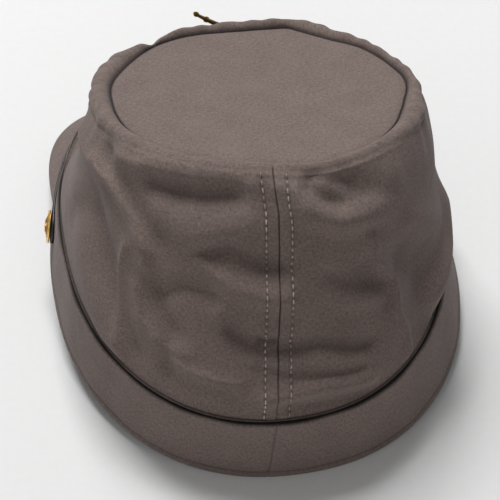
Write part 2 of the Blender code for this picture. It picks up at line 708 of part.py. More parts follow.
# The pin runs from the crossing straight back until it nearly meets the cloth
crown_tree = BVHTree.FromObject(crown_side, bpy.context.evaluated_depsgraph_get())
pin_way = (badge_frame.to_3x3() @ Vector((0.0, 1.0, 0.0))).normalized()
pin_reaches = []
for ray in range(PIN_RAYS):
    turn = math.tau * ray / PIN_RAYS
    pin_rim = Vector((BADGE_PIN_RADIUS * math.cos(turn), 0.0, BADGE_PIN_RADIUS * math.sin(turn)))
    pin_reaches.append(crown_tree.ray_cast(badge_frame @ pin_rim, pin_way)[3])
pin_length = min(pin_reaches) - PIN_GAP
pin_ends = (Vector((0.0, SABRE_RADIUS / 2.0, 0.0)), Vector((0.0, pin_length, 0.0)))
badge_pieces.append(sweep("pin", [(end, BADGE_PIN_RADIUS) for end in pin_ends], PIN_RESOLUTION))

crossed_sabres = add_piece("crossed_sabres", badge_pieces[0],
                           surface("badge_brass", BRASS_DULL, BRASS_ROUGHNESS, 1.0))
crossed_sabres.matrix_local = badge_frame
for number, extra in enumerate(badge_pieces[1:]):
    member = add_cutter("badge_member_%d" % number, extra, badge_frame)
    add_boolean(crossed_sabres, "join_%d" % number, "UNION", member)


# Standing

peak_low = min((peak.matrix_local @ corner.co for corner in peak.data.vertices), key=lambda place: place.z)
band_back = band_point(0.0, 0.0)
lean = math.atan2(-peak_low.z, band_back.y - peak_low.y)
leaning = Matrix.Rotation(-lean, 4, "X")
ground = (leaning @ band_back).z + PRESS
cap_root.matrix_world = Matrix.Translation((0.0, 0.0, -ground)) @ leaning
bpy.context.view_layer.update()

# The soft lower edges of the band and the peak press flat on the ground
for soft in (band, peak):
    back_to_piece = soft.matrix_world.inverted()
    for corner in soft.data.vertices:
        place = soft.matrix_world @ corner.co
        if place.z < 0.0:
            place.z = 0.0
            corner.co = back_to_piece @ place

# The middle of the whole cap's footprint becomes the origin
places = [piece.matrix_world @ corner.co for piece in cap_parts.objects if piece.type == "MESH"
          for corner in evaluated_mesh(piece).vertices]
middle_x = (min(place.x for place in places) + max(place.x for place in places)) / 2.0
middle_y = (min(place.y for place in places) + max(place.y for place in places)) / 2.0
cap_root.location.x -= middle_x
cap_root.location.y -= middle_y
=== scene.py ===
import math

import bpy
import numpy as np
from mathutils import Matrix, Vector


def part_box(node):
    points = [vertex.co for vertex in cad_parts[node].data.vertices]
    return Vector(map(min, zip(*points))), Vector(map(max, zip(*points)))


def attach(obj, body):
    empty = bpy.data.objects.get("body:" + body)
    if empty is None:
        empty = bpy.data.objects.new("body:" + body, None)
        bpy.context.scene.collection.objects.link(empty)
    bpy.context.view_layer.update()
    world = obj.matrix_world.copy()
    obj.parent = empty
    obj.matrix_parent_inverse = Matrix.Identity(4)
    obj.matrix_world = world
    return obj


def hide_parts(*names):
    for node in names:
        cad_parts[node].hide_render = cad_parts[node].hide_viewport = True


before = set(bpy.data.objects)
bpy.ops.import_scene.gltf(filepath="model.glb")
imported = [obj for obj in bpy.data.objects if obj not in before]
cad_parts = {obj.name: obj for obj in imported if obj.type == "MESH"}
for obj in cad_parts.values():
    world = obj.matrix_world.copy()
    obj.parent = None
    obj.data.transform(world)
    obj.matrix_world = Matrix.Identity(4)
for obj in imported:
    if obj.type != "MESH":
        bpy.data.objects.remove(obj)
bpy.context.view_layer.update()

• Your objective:
Going down the listing above, begin printing at the line with "# The middle" and finish with the line with "if empty is", exactly as they appear.

• Response below:
# The middle of the whole cap's footprint becomes the origin
places = [piece.matrix_world @ corner.co for piece in cap_parts.objects if piece.type == "MESH"
          for corner in evaluated_mesh(piece).vertices]
middle_x = (min(place.x for place in places) + max(place.x for place in places)) / 2.0
middle_y = (min(place.y for place in places) + max(place.y for place in places)) / 2.0
cap_root.location.x -= middle_x
cap_root.location.y -= middle_y
=== scene.py ===
import math

import bpy
import numpy as np
from mathutils import Matrix, Vector


def part_box(node):
    points = [vertex.co for vertex in cad_parts[node].data.vertices]
    return Vector(map(min, zip(*points))), Vector(map(max, zip(*points)))


def attach(obj, body):
    empty = bpy.data.objects.get("body:" + body)
    if empty is None:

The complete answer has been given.